**WHAT TO DO**
Every line from the first one to the line containing "node tree's nodes." should be echoed exactly; leave out the rest.

**RECORDED INFORMATION**
****************

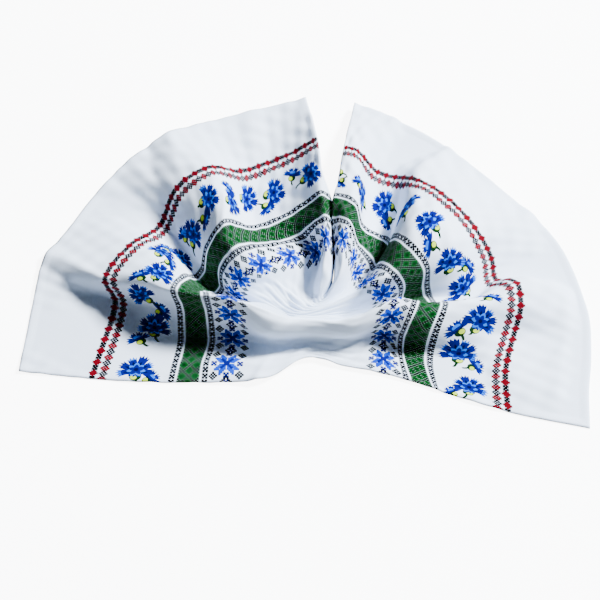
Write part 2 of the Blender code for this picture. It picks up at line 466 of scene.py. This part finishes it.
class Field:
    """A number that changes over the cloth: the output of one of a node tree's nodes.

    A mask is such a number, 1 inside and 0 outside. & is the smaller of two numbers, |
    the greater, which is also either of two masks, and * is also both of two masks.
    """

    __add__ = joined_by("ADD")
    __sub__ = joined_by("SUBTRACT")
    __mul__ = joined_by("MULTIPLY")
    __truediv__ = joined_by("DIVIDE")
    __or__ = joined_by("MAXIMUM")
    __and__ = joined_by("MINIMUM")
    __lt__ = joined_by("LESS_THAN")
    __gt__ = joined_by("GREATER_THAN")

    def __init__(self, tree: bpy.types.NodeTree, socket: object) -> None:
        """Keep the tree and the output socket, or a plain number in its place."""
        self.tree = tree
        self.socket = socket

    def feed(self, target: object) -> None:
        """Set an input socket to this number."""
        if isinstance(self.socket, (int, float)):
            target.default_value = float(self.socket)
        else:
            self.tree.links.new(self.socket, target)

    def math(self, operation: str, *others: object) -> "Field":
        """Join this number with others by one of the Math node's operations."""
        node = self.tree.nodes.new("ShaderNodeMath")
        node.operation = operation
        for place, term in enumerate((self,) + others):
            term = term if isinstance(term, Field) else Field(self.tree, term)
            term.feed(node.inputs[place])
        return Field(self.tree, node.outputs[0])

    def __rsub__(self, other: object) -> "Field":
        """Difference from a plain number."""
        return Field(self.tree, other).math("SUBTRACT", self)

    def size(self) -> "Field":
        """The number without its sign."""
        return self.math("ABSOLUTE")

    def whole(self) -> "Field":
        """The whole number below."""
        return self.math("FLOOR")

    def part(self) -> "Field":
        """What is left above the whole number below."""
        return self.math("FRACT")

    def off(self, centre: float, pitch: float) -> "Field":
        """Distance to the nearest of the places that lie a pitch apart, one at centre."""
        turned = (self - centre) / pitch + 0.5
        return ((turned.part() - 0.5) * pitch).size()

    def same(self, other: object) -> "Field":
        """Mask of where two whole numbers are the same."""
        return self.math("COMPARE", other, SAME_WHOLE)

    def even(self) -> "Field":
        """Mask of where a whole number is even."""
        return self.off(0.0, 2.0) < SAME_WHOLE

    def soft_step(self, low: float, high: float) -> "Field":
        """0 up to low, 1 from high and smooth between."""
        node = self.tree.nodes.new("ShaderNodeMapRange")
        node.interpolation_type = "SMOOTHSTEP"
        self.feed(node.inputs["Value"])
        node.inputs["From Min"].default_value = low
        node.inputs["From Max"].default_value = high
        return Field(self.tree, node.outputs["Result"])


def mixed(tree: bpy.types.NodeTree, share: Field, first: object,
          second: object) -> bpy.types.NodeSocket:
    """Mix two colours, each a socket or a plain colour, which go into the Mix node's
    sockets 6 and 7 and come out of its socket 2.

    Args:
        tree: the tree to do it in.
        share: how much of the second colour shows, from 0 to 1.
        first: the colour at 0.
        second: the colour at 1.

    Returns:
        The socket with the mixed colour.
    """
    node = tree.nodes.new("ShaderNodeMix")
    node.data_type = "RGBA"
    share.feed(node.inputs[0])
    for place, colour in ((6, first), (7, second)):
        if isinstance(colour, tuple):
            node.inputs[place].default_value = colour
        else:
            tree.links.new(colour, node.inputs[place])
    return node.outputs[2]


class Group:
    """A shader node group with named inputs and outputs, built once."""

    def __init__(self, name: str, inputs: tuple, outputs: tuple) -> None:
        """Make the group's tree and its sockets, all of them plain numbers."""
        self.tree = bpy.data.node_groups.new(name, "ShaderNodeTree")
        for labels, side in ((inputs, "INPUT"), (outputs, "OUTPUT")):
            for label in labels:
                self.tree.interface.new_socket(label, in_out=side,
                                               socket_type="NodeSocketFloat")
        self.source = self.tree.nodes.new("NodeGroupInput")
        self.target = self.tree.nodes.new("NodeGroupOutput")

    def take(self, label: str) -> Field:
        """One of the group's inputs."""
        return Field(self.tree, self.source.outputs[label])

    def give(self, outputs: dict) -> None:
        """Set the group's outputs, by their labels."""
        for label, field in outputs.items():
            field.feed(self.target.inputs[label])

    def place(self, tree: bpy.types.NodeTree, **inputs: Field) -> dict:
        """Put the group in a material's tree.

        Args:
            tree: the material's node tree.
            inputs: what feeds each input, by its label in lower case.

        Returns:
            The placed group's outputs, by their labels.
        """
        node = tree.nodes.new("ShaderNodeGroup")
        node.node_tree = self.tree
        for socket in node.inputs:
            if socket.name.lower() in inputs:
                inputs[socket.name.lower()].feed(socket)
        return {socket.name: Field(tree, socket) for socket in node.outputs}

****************

**SOLUTION FOR THIS PROBLEM**
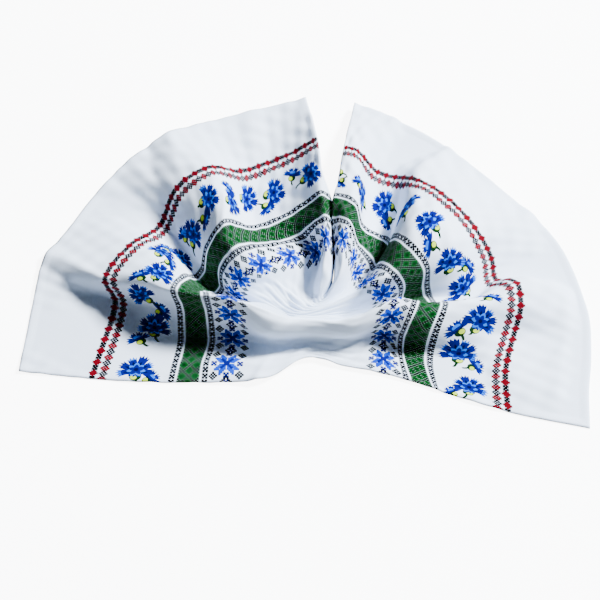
Write part 2 of the Blender code for this picture. It picks up at line 466 of scene.py. This part finishes it.
class Field:
    """A number that changes over the cloth: the output of one of a node tree's nodes.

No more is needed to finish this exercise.